There is nothing like it, the way I feel while the words come and flow in a clear and distinct way. Sometimes my hand seems to have lost control and the pencil flies away with my thoughts and does not give me time to even realize what I wrote until I re-read it. That does get a bit scary though. I feel power, I am not a power seeking person at all but when I write I am on top of the world and nothing can touch me or change me. I get so filled with passion that I feel I may burst unless I can let it out. Writing is my outlet. It always has been. When I went through depression for about 2 years strait, Writing was the outlet when the agony was too forceful and demanding that I no longer could keep it in. I would run to my room sobbing and unable to stop until a tear stained page had been written, poetry especially.

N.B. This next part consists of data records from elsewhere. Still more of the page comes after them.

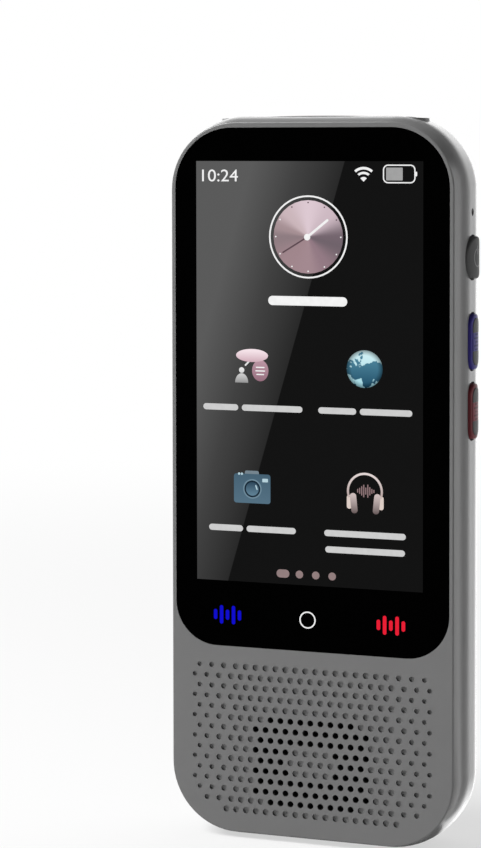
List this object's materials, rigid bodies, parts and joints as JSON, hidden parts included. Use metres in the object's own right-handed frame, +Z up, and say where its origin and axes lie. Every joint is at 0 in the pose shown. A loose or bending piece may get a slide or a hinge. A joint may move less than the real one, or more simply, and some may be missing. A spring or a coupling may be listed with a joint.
{
  "type": "handheld translator",
  "caption": "Upright pocket translator: glass screen over a drilled speaker panel, rear camera and sprung keys on the right side.",
  "frame": {"origin": "middle of the foot that the device stands on, at the lowest point of its lower end", "axes": "+Z up the device's length, +Y from the glass front towards the rear cover, +X to the side with the keys"},
  "size_m": [0.0574, 0.015, 0.1337],
  "materials": {
    "housing_grey": "bead-blasted grey, satin",
    "cover_grey": "metallic grey paint, satin",
    "plate_grey": "light grey, satin",
    "copper": "bare",
    "glass_black": "black behind polished glass",
    "adhesive": "matt",
    "display_glass": "polished",
    "backlight_white": "white",
    "flex_amber": "satin",
    "connector_black": "matt",
    "connector_white": "matt",
    "frame_metal": "cast, matt",
    "battery_pouch": "foil laminate",
    "board_green": "solder mask",
    "lead_red": "insulated wire",
    "screw_steel": "plated",
    "chip_black": "moulded",
    "shield_steel": "tinned",
    "switch_steel": "stamped",
    "key_grey": "dark grey, satin",
    "key_blue": "clear-coated blue",
    "glow_blue": "violet-blue",
    "key_red": "clear-coated red",
    "glow_red": "rose red",
    "boot_rubber": "matt",
    "ring_black": "black, turned",
    "barrel_black": "gloss black",
    "lens_glass": "coated",
    "foam_black": "foam",
    "mesh_black": "fine weave",
    "speaker_plastic": "moulded",
    "cone_grey": "film",
    "magnet_iron": "plated",
    "brass_contact": "gilt",
    "port_steel": "plated"
  },
  "bodies": {
    "housing": {"front_housing": "housing_grey", "rear_cover": "cover_grey", "top_plate": "plate_grey", "antenna_strip": "copper", "cover_glass": "glass_black", "glass_adhesive": "adhesive", "display_panel": "display_glass", "display_backlight": "backlight_white", "display_flex": "flex_amber", "display_connector": "connector_black", "mid_frame": "frame_metal", "battery_tape": "adhesive", "battery": "battery_pouch", "battery_board": "board_green", "battery_plug": "connector_white", "battery_lead": "lead_red", "main_board": "board_green", "board_screws": "screw_steel", "processor": "chip_black", "processor_shield": "shield_steel", "radio_shield": "shield_steel", "lower_board": "board_green", "lower_board_screws": "screw_steel", "board_link_flex": "flex_amber", "power_switch": "switch_steel", "blue_key_switch": "switch_steel", "red_key_switch": "switch_steel", "side_key_board": "board_green", "key_bracket": "frame_metal", "side_microphone": "shield_steel", "microphone_boot": "boot_rubber", "camera_ring": "ring_black", "camera_barrel": "barrel_black", "camera_lens": "lens_glass", "camera_module": "chip_black", "camera_foam": "foam_black", "grille_mesh": "mesh_black", "speaker_gasket": "foam_black", "speaker_frame": "speaker_plastic", "speaker_cone": "cone_grey", "speaker_magnet": "magnet_iron", "speaker_contacts": "brass_contact", "usb_c_shell": "port_steel", "usb_c_tongue": "connector_black"},
    "power_key": {"power_key": "key_grey"},
    "blue_key": {"blue_key_body": "key_blue", "blue_key_face": "key_grey", "blue_key_window": "glow_blue"},
    "red_key": {"red_key_body": "key_red", "red_key_face": "key_grey", "red_key_window": "glow_red"}
  },
  "joints": [
    {"name": "power_key_press", "type": "slide", "parent": "housing", "child": "power_key", "axis": [-1, 0, 0], "range_m": [0, 0.00045], "stiffness_N_per_m": 1200},
    {"name": "blue_key_press", "type": "slide", "parent": "housing", "child": "blue_key", "axis": [-1, 0, 0], "range_m": [0, 0.00045], "stiffness_N_per_m": 1200},
    {"name": "red_key_press", "type": "slide", "parent": "housing", "child": "red_key", "axis": [-1, 0, 0], "range_m": [0, 0.00045], "stiffness_N_per_m": 1200}
  ]
}
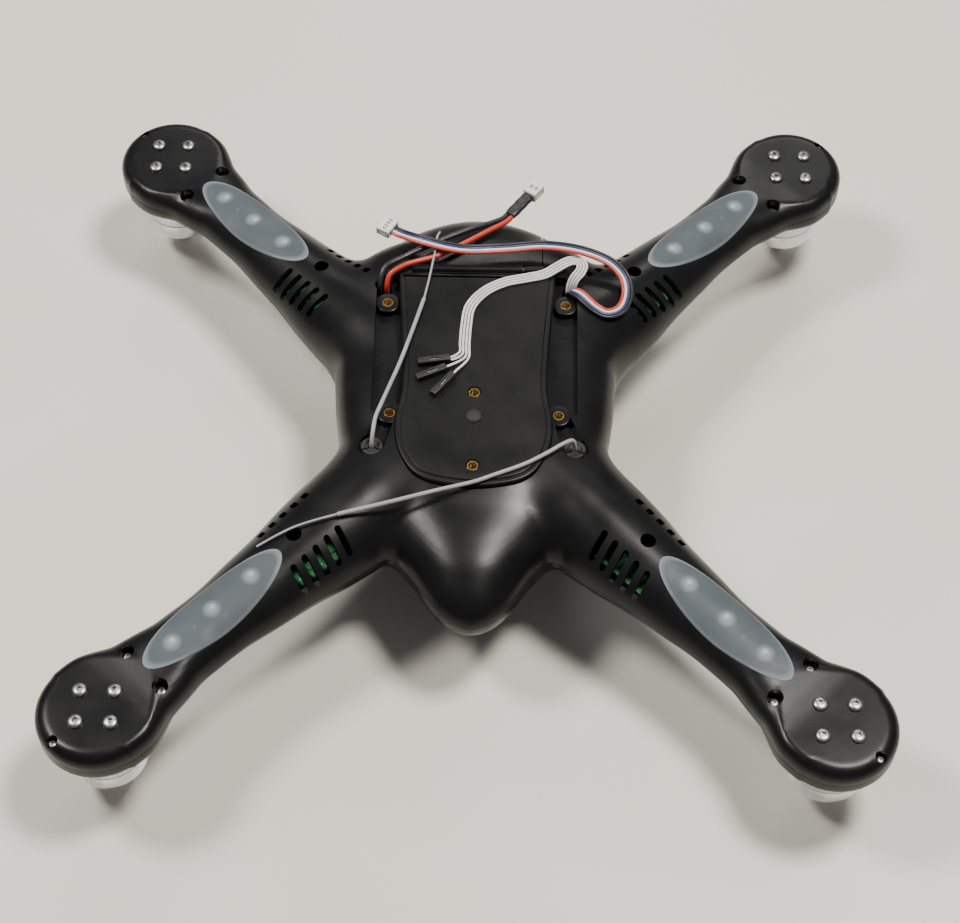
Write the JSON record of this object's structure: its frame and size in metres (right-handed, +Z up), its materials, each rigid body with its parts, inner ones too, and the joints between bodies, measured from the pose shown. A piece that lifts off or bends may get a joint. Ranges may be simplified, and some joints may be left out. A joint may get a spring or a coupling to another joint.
{
  "type": "camera drone airframe",
  "caption": "Camera quadcopter airframe lying belly up on its shafts, with lit arms, brushless motors, a hinged battery door and loose gimbal leads.",
  "frame": {"origin": "middle of the square of motor shafts, level with the tips of the four propeller shafts it stands on", "axes": "+Z up, out of the belly (the aircraft is upside down); -Y towards the nose; +Y towards the battery door; -X is the aircraft's left side"},
  "size_m": [0.3036, 0.3036, 0.0702],
  "materials": {
    "shell": "satin black moulding",
    "belly": "satin black moulding",
    "steel": "bright stainless",
    "inner_plastic": "matte moulding",
    "battery_wrap": "shrink wrap",
    "circuit_board": "green solder mask",
    "black_rubber": "soft matte rubber",
    "brass": "turned brass",
    "frosted_lens": "frosted translucent plastic",
    "cast_aluminium": "turned and polished",
    "copper_winding": "enamelled winding",
    "grey_sleeve": "smooth sleeve",
    "ribbon": "smooth sleeve",
    "white_plastic": "moulded plug",
    "red_sleeve": "smooth sleeve",
    "black_sleeve": "smooth sleeve",
    "white_sleeve": "smooth sleeve"
  },
  "bodies": {
    "airframe": {"upper_shell": "shell", "lower_shell": "shell", "belly_plate": "belly", "door_hinge_pin": "steel", "battery_tray": "inner_plastic", "battery_pack": "battery_wrap", "flight_board": "circuit_board", "receiver_module": "circuit_board", "gps_module": "circuit_board", "antenna_grommet_left": "black_rubber", "antenna_grommet_right": "black_rubber", "centre_bump": "black_rubber", "corner_inserts": "brass", "centre_inserts": "brass", "lens_front_left": "frosted_lens", "led_strip_front_left": "circuit_board", "esc_board_front_left": "circuit_board", "motor_base_front_left": "cast_aluminium", "stator_front_left": "copper_winding", "lens_front_right": "frosted_lens", "led_strip_front_right": "circuit_board", "esc_board_front_right": "circuit_board", "motor_base_front_right": "cast_aluminium", "stator_front_right": "copper_winding", "lens_rear_left": "frosted_lens", "led_strip_rear_left": "circuit_board", "esc_board_rear_left": "circuit_board", "motor_base_rear_left": "cast_aluminium", "stator_rear_left": "copper_winding", "lens_rear_right": "frosted_lens", "led_strip_rear_right": "circuit_board", "esc_board_rear_right": "circuit_board", "motor_base_rear_right": "cast_aluminium", "stator_rear_right": "copper_winding", "motor_screws": "steel", "shell_screws": "steel", "rim_screws": "steel", "antenna_left_coax": "grey_sleeve", "antenna_left_wire": "grey_sleeve", "antenna_right_coax": "grey_sleeve", "antenna_right_wire": "grey_sleeve", "ribbon_lead": "ribbon", "power_lead_red": "red_sleeve", "power_lead_black": "black_sleeve", "signal_plugs": "black_sleeve", "signal_leads": "white_sleeve"},
    "rotor_front_left": {"bell_front_left": "cast_aluminium", "shaft_front_left": "steel"},
    "rotor_front_right": {"bell_front_right": "cast_aluminium", "shaft_front_right": "steel"},
    "rotor_rear_left": {"bell_rear_left": "cast_aluminium", "shaft_rear_left": "steel"},
    "rotor_rear_right": {"bell_rear_right": "cast_aluminium", "shaft_rear_right": "steel"},
    "battery_door_body": {"battery_door": "shell", "ribbon_plug": "white_plastic", "power_sleeve": "black_sleeve", "power_plug": "white_plastic"}
  },
  "joints": [
    {"name": "front_left_rotor_spin", "type": "hinge", "parent": "airframe", "child": "rotor_front_left", "pos_m": [-0.13, -0.13, 0.008], "axis": [0, 0, 1], "continuous": true},
    {"name": "front_right_rotor_spin", "type": "hinge", "parent": "airframe", "child": "rotor_front_right", "pos_m": [0.13, -0.13, 0.008], "axis": [0, 0, 1], "continuous": true},
    {"name": "rear_left_rotor_spin", "type": "hinge", "parent": "airframe", "child": "rotor_rear_left", "pos_m": [-0.13, 0.13, 0.008], "axis": [0, 0, 1], "continuous": true},
    {"name": "rear_right_rotor_spin", "type": "hinge", "parent": "airframe", "child": "rotor_rear_right", "pos_m": [0.13, 0.13, 0.008], "axis": [0, 0, 1], "continuous": true},
    {"name": "battery_door_swing", "type": "hinge", "parent": "airframe", "child": "battery_door_body", "pos_m": [0, 0.0602, 0.063], "axis": [1, 0, 0], "range_deg": [0, 95], "deforming": ["power_lead_red", "power_lead_black", "ribbon_lead", "antenna_left_wire"]}
  ]
}
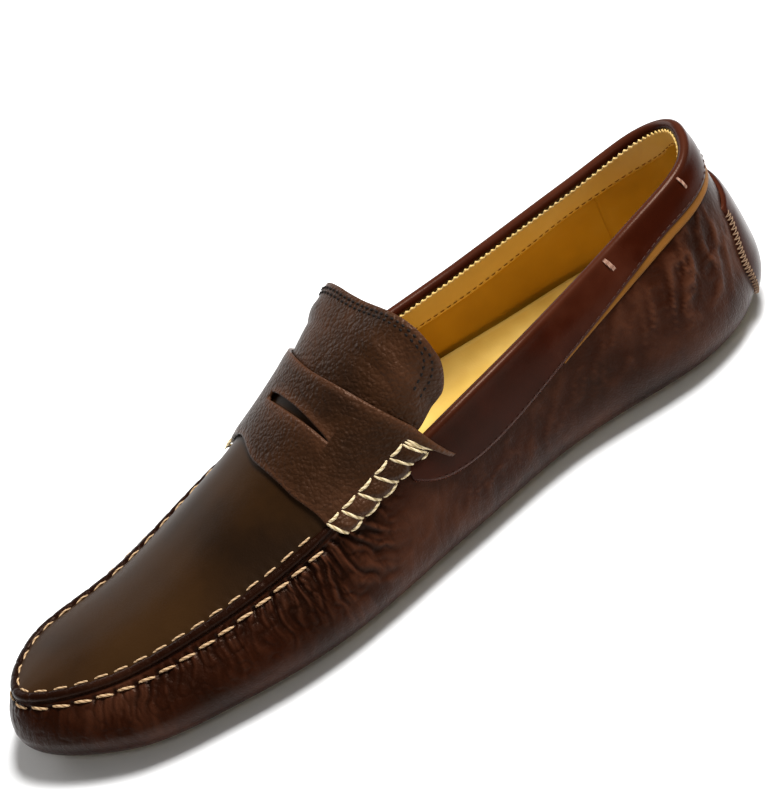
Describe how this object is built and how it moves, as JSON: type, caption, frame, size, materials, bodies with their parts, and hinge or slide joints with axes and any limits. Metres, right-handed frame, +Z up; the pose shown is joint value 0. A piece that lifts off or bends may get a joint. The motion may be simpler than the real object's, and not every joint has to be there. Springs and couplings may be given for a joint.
{
  "type": "driving moccasin",
  "caption": "Leather driving moccasin for the left foot: wrapped shell, laced strap over a sewn plug, flexing tongue, bound collar, tan lining and ribbed rubber pads.",
  "frame": {"origin": "centre of the shoe's box, on the ground under the rubber pads", "axes": "+X towards the toe, +Y towards the outer side of a left shoe, +Z up"},
  "size_m": [0.2954, 0.0942, 0.0847],
  "materials": {
    "shell_leather": "smooth waxed full grain, dark red brown, satin",
    "plug_leather": "smooth full grain, dark brown, satin",
    "pebbled_leather": "tumbled pebbled grain, dark brown, satin",
    "collar_leather": "smooth polished, dark red brown",
    "accent_leather": "raw tan edge, matt",
    "lining_leather": "smooth tan lining calf, matt",
    "lining_edge": "pale tan lining with a pinked edge, matt",
    "sock_leather": "smooth pale tan sock leather, matt",
    "canvas": "cotton drill lining",
    "fibre_board": "pressed cellulose fibre board, matt",
    "foam": "open-cell foam",
    "gum_rubber": "moulded gum rubber, satin",
    "thread": "waxed cream thread",
    "tack_thread": "pinkish tan thread"
  },
  "bodies": {
    "upper": {"moccasin_wall": "shell_leather", "plug": "plug_leather", "plug_lining": "canvas", "forepart_lining": "canvas", "penny_strap": "pebbled_leather", "strap_lacing_lateral": "thread", "strap_lacing_medial": "thread", "collar_band": "collar_leather", "collar_accent": "accent_leather", "collar_lining": "lining_edge", "quarter_lining_lateral": "lining_leather", "quarter_lining_medial": "lining_leather", "heel_lining": "lining_leather", "heel_counter": "fibre_board", "heel_patch": "collar_leather", "bartack_lateral_front": "tack_thread", "bartack_lateral_rear": "tack_thread", "bartack_medial_front": "tack_thread", "bartack_medial_rear": "tack_thread", "insole_board": "fibre_board", "insole_foam": "foam", "sock": "sock_leather", "toe_pad": "gum_rubber", "ball_pad": "gum_rubber", "waist_pad": "gum_rubber", "heel_pad": "gum_rubber"},
    "tongue": {"tongue": "pebbled_leather", "tongue_lining": "lining_leather"}
  },
  "joints": [
    {"name": "tongue_flex", "type": "hinge", "parent": "upper", "child": "tongue", "pos_m": [0.00536, 0.00126, 0.0706], "axis": [0, 1, 0], "range_deg": [0, 30], "stiffness_Nm_per_rad": 0.2}
  ]
}
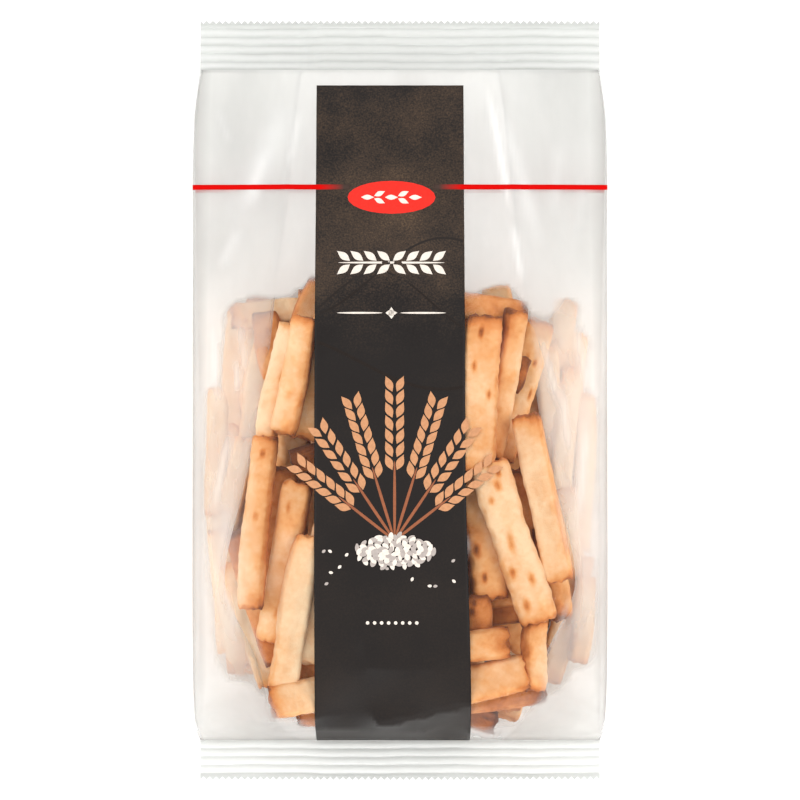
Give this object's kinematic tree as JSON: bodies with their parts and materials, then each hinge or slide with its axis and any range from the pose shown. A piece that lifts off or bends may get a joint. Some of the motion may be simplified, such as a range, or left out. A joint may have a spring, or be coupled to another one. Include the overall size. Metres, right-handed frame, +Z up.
{
  "type": "sealed clear bag of short grissini breadsticks",
  "caption": "Side-gusseted clear film bag with ribbed zig-zag end seals, filled with short baked breadsticks and lying on its back, printed front up.",
  "frame": {"origin": "on the surface the bag lies on, under the middle of its length and width", "axes": "+Y along the bag towards its top seal, +X across its width, +Z up out of the printed front"},
  "size_m": [0.1574, 0.29, 0.0639],
  "materials": {
    "filled_bag": "clear glossy film over pale golden breadsticks",
    "clear_film": "clear glossy packaging film, milky where it lies double",
    "dark_print": "dark slate-like print under the film's surface, satin",
    "red_print": "glossy red print",
    "light_print": "glossy cream and tan print",
    "breadstick": "dry baked crust, pale cream with golden edges and brown blisters"
  },
  "bodies": {
    "root": {"sealed_bag": "filled_bag"}
  },
  "joints": []
}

I will never stop writing. I will never lose that escape from the chaos of this world as it turns and flips me over and around giving me no time to float up and gasp for the breath that it demands to steal. I would die without words. I would lose all the sanity I have left, I would fall on the ground and lay there, stunned to paralyzation by the overwhelming pressure of the combination of being a teenage girl filled with emotions and chaotic happenings that ruin everything I know, or think I know.
My mind is always full, it is always racking possibilities of horrors happening or how I might have changed this or that in my history, but with a pencil, with a pencil I am free of the thoughts I cannot escape. The room in my head stops being cluttered and becomes a room of order and suddenly makes perfect sense. It is heaven.